Moore, a 1973 graduate of the Vanderbilt Law School, is a member of the Law School Alumni Board and served as its president in 1994. He chaired the recent Law School Building Campaign Committee and has been a member of the Dean's Council since 1988. He was a member of the national committee for the Campaign for Vanderbilt. Moore currently is chairman, president and CEO of Union Planters Corporation in Memphis. He also is director of PSB Bancshares Inc. and a vice president and director of its subsidiary, Peoples Southern Bank, located in Clanton, Ala., and Capital Factors Holding Company. Moore served as director of Corrections Corporation of America from 1997 to 2000. He is a member of The Financial Services Roundtable.

Riven, who received his undergraduate degree from Vanderbilt and attended the Law School, has chaired the University College Cabinet. He has also been a member of the Medical Center Board and the Canby Robinson Society. He is managing partner of Avondale Partners, a securities firm in Nashville. He is on a number of boards, including those of the Equitable Trust Company, The Frist Center for the Visual Arts and Montgomery Bell Academy. He has been a board member for the Friends of Warner Parks, The Jewish Community Center, The Temple and Harpeth Hall School, to name a few.

Nasmyth, a communications studies and psychology major, is the co-chair for the Multicultural Affairs Committee of the Student Government Association. As a member of Student Government Association's cabinet, he has helped initiate programs to improve multiculturalism and diversity at Vanderbilt, including the foundation of the Diversity Action Group to explore specific academic and social issues related to Vanderbilt's minority populations. He is a member of the Black Student Alliance, Baptist College Ministry, Campus Crusade for Christ and Soul II Soul.

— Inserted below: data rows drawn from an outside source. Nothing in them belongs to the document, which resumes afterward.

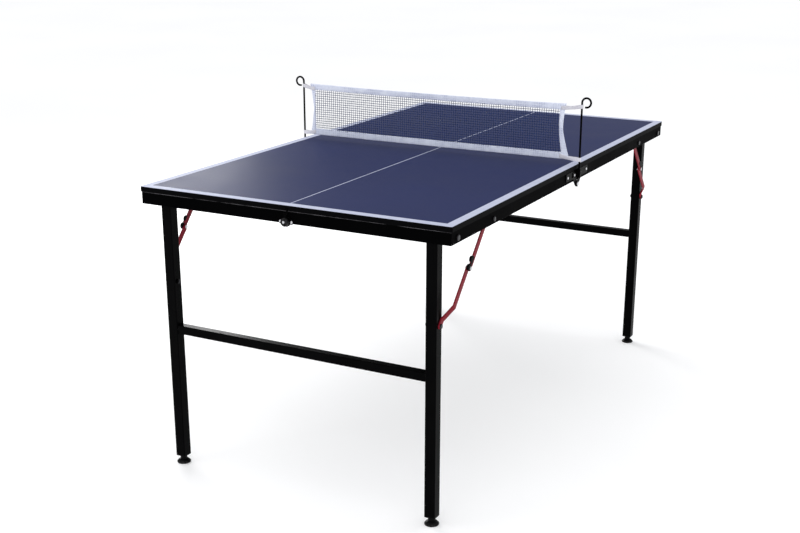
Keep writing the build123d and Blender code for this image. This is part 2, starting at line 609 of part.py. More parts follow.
def link_bolt():
    """The strut's share of its lower pivot: head and short shank, clear of the leg."""
    shank = rod_y(0, 0, STRUT_BOLT_RADIUS, LEG_OUTER + BODY_GAP, EYE_OUTER_Y)
    head = domed_head((0, EYE_OUTER_Y, 0), (0, 1, 0), STRUT_HEAD_RADIUS, BOLT_HEAD_HEIGHT)
    return strut_place(SPAN_OPEN) * (shank + head)


# ---- End latch ----

def end_plate(centre_z, hole_radius, hole_z):
    """The screwed plate of the latch and of its keeper."""
    ears = RectangleRounded(LATCH_PLATE_WIDTH, LATCH_PLATE_HEIGHT, LATCH_EAR_ROUNDING)
    outline = Pos(0, centre_z) * (ears + Circle(LATCH_PLATE_RADIUS))
    outline -= Pos(0, hole_z) * Circle(hole_radius)
    for y in (-LATCH_SCREW_SPACING / 2, LATCH_SCREW_SPACING / 2):
        outline -= Pos(y, centre_z) * Circle(SCREW_RADIUS + SEATED_FIT)
    return Plane.YZ.offset(END_FACE) * extrude(outline, LATCH_PLATE_THICKNESS)


def latch_plate():
    """The latch's base plate with the boss that its knob turns on."""
    plate = end_plate(LATCH_Z, LATCH_SHAFT_RADIUS + RUNNING_FIT, LATCH_Z)
    boss = rod_x(0, LATCH_Z, LATCH_BOSS_RADIUS, LATCH_PLATE_FACE, LATCH_PLATE_FACE + LATCH_BOSS_HEIGHT)
    boss -= rod_x(0, LATCH_Z, LATCH_SHAFT_RADIUS + RUNNING_FIT, LATCH_PLATE_FACE - CUT_OVERRUN, KNOB_BACK)
    return plate + boss


def latch_tongue():
    """The hooked tongue that turns with the knob and catches the keeper stud."""
    tip = Pos(0, LATCH_Z + LATCH_REACH)
    notch = KEEPER_STUD_RADIUS + BODY_GAP
    outline = Pos(0, LATCH_Z + LATCH_REACH / 2) * Rectangle(LATCH_TONGUE_WIDTH, LATCH_REACH)
    outline += tip * Circle(KEEPER_STUD_RADIUS + LATCH_HOOK_WALL)
    outline += Pos(0, LATCH_Z) * Circle(LATCH_ROUND_END)
    outline -= tip * (Circle(notch) + Pos(notch * 2, 0) * Rectangle(notch * 4, notch * 2))
    outline -= Pos(0, LATCH_Z) * Circle(LATCH_SHAFT_RADIUS + SEATED_FIT)
    return Plane.YZ.offset(TONGUE_BACK) * extrude(outline, LATCH_TONGUE_THICKNESS)


def latch_knob():
    """The round turn knob with a finger ridge and its shaft."""
    knob = rod_x(0, LATCH_Z, LATCH_KNOB_RADIUS, KNOB_BACK, KNOB_FRONT - LATCH_RIDGE_HEIGHT)
    knob = fillet(knob.edges().sort_by(Axis.X)[-1], LATCH_KNOB_ROUNDING)
    ridge_reach = LATCH_KNOB_RADIUS - LATCH_RIDGE_INSET
    ridge = span_box((KNOB_BACK + CUT_OVERRUN, KNOB_FRONT),
                     (-LATCH_RIDGE_WIDTH / 2, LATCH_RIDGE_WIDTH / 2),
                     (LATCH_Z - ridge_reach, LATCH_Z + ridge_reach))
    ridge = fillet(ridge.edges().group_by(Axis.X)[-1], LATCH_RIDGE_ROUNDING)
    shaft = rod_x(0, LATCH_Z, LATCH_SHAFT_RADIUS, LATCH_PLATE_FACE - LATCH_SHAFT_DEPTH, KNOB_BACK)
    return knob + ridge + shaft


def latch_keeper():
    """The far end's plate with the headed stud that the tongue hooks over."""
    plate = end_plate(KEEPER_PLATE_Z, KEEPER_STUD_RADIUS - KEEPER_STUD_SEAT, KEEPER_Z)
    stud = rod_x(0, KEEPER_Z, KEEPER_STUD_RADIUS, END_FACE + KEEPER_STUD_SEAT, KNOB_FRONT)
    head = rod_x(0, KEEPER_Z, KEEPER_HEAD_RADIUS, KNOB_FRONT - KEEPER_HEAD_HEIGHT, KNOB_FRONT)
    return plate + stud + head


# ---- Net ----

def net_post():
    """A wire post with an open eye at its top that curls outwards."""
    loop_z = TABLE_HEIGHT + POST_LOOP_HEIGHT
    foot_z = SOCKET_BOTTOM + SOCKET_FLOOR + BODY_GAP
    stem = rod_z(0, POST_Y, POST_RADIUS, foot_z, loop_z)
    section = Plane.XY.offset(loop_z) * (Pos(0, POST_Y) * Circle(POST_RADIUS))
    loop_axis = Axis((0, POST_Y + POST_LOOP_RADIUS, loop_z), (-1, 0, 0))
    return stem + revolve(section, loop_axis, POST_LOOP_SWEEP)


def net_mesh():
    """The stretched netting inside its tapes."""
    half = NET_HALF - TAPE_SIDE_WIDTH
    return span_box((-NET_THICKNESS / 2, NET_THICKNESS / 2), (-half, half),
                    (NET_LOW_Z + TAPE_BOTTOM_WIDTH, NET_HIGH_Z - TAPE_TOP_WIDTH))


def strap(z_low):
    """A webbing strap from the net's corner round its post."""
    z_high = z_low + STRAP_HEIGHT
    inner_radius = POST_RADIUS + BODY_GAP
    band = span_box((-STRAP_THICKNESS / 2, STRAP_THICKNESS / 2), (NET_HALF - STRAP_OVERLAP, POST_Y),
                    (z_low, z_high))
    ring = rod_z(0, POST_Y, inner_radius + STRAP_THICKNESS, z_low, z_high)
    return band + ring - rod_z(0, POST_Y, inner_radius, z_low - CUT_OVERRUN, z_high + CUT_OVERRUN)


def net_tapes():
    """The webbing frame round the netting with its four straps."""
    window = NET_HALF - TAPE_SIDE_WIDTH
    frame = span_box((-TAPE_THICKNESS / 2, TAPE_THICKNESS / 2), (-NET_HALF, NET_HALF),
                     (NET_LOW_Z, NET_HIGH_Z))
    frame -= span_box((-TAPE_THICKNESS, TAPE_THICKNESS), (-window, window),
                      (NET_LOW_Z + TAPE_BOTTOM_WIDTH, NET_HIGH_Z - TAPE_TOP_WIDTH))
    for z_low in (TABLE_HEIGHT + STRAP_BOTTOM_RISE, NET_HIGH_Z - STRAP_TOP_DROP - STRAP_HEIGHT):
        for tie in both_sides(strap(z_low)):
            frame += tie
    return frame


# ---- All nodes ----

def build_nodes():
    """Every node's solids, by name."""
    nodes = {}
    hinge_plates = {"a": hinge_plate_inner(), "b": hinge_plate_outer()}
    screw_heights = {"a": LATCH_Z, "b": KEEPER_PLATE_Z}
    for half, end in ENDS.items():
        nodes[f"top_panel_{half}"] = [placed(top_panel(), end)]
        nodes[f"end_rail_{half}"] = [placed(end_rail(half == "a"), end)]
        nodes[f"mid_rail_{half}"] = [placed(mid_rail(), end)]
        nodes[f"corner_brackets_{half}"] = corner_brackets(end)
        nodes[f"hinge_plates_{half}"] = both_sides(hinge_plates[half], end)
        nodes[f"plate_screws_{half}"] = plate_screws(end, screw_heights[half])
        nodes[f"rail_bolts_{half}"] = rail_bolts(end)
        nodes[f"crossbar_{half}"] = [placed(crossbar(), end)]
        nodes[f"pivot_sleeves_{half}"] = both_sides(pivot_sleeve(), end)
        nodes[f"foot_inserts_{half}"] = both_sides(foot_insert(), end)
        nodes[f"leg_bolts_{half}"] = both_sides(leg_bolt(), end)
        for name, side in SIDES.items():
            nodes[f"side_rail_{half}_{name}"] = [placed(side_rail(), end, side)]
            nodes[f"leg_{half}_{name}"] = [placed(leg(), end, side)]
            nodes[f"foot_{half}_{name}"] = [placed(levelling_foot(), end, side)]
            nodes[f"upper_link_{half}_{name}"] = [placed(upper_link(), end, side)]
            nodes[f"strut_lock_{half}_{name}"] = [placed(strut_lock(), end, side)]
            nodes[f"lower_link_{half}_{name}"] = [placed(lower_link(), end, side)]
            nodes[f"link_bolt_{half}_{name}"] = [placed(link_bolt(), end, side)]
    nodes["hinge_pins"] = both_sides(hinge_pin())
    nodes["net_sockets"] = both_sides(net_socket(), ENDS["a"])
    nodes["latch_plate"] = [placed(latch_plate(), ENDS["a"])]
    nodes["latch_tongue"] = [placed(latch_tongue(), ENDS["a"])]
    nodes["latch_knob"] = [placed(latch_knob(), ENDS["a"])]
    nodes["latch_keeper"] = [latch_keeper()]
    for name, side in SIDES.items():
        nodes[f"net_post_{name}"] = [placed(net_post(), 1, side)]
    nodes["net_mesh"] = [net_mesh()]
    nodes["net_tapes"] = [net_tapes()]
    return nodes


os.makedirs("parts", exist_ok=True)
for node, pieces in build_nodes().items():
    solids = [solid for piece in pieces for solid in piece.solids()]
    shape = solids[0] if len(solids) == 1 else Compound(children=solids)
    export_step(shape, f"parts/{node}.step")
    print(node, len(solids))
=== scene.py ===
import json
import math
import random

import bpy
from mathutils import Matrix, Vector


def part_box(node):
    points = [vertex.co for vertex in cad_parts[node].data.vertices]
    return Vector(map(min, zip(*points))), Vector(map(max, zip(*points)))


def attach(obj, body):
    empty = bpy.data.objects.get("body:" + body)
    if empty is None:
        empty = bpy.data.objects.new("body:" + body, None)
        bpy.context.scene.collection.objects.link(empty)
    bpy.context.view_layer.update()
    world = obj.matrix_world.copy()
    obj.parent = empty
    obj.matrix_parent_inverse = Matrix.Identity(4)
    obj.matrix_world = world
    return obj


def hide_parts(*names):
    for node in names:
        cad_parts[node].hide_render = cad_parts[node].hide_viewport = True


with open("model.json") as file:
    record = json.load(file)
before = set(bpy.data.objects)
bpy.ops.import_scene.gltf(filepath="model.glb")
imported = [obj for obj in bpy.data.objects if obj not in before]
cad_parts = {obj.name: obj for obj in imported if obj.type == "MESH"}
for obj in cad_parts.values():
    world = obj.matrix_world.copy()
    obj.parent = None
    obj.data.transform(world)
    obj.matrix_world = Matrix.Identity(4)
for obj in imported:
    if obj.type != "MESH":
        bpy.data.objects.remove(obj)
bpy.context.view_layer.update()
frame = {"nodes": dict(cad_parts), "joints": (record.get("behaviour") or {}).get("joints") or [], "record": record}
NODES = frame["nodes"]
JOINTS = {joint["name"]: joint for joint in frame["joints"]}
random.seed(7)

# Painted lines on the playing surface, in metres
BORDER_LINE = 0.0195
CENTRE_LINE = 0.0026
PAINT_EDGE = 0.00015
PAINTED_DEPTH = 0.0007
# Height of the painted highlight line along the top of the rails' outer face, at the joint under the panel
JOINT_HIGHLIGHT_BAND = 0.0015

# Net, in metres
TOP_TAPE = 0.015
BOTTOM_TAPE = 0.016
END_TAPE = 0.014
TAPE_THICKNESS = 0.0017
CELL = 0.006
CORD_RADIUS = 0.00065
CORD_WANDER = 0.00035
NET_SHIFT = 0.0085
NET_SAG = 0.0022
END_REACH = 0.07
KINK_AT, KINK_SPAN = 0.52, 0.46
LEFT_KINK, LEFT_FLARE = 0.0105, 0.0030
RIGHT_KINK, RIGHT_BOW, RIGHT_FLARE = 0.0035, 0.0040, 0.0120
RIPPLE_BROAD, RIPPLE_FINE, END_CURL = 0.0011, 0.0006, 0.0022
STITCH_PITCH = 0.0034
STRAP_THICKNESS = 0.0009
STRAP_LAP = 0.012
STRAP_BOW = 0.0012
THREAD_RADIUS = 0.00028

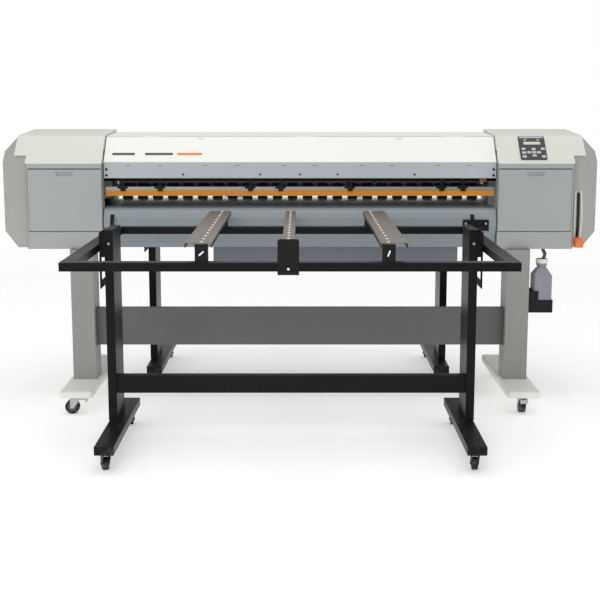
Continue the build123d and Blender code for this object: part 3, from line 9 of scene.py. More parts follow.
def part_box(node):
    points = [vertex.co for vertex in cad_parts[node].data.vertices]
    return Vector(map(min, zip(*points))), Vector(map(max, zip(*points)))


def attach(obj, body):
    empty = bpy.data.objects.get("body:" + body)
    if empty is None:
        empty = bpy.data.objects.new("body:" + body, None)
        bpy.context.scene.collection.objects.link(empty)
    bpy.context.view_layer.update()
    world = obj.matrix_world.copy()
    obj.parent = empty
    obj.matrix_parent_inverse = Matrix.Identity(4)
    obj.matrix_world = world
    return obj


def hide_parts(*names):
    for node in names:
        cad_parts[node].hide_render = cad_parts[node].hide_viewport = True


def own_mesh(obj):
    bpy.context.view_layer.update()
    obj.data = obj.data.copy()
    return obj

Vanderbilt set a national precedent in 1968 when the Board of Trust voted to elect a graduating senior to its membership each year. The students in the junior and senior classes as well as those from the most recent graduating class select their candidate for young alumni trustee. The candidate is recommended by the Alumni Association to the Board of Trust for four-year membership.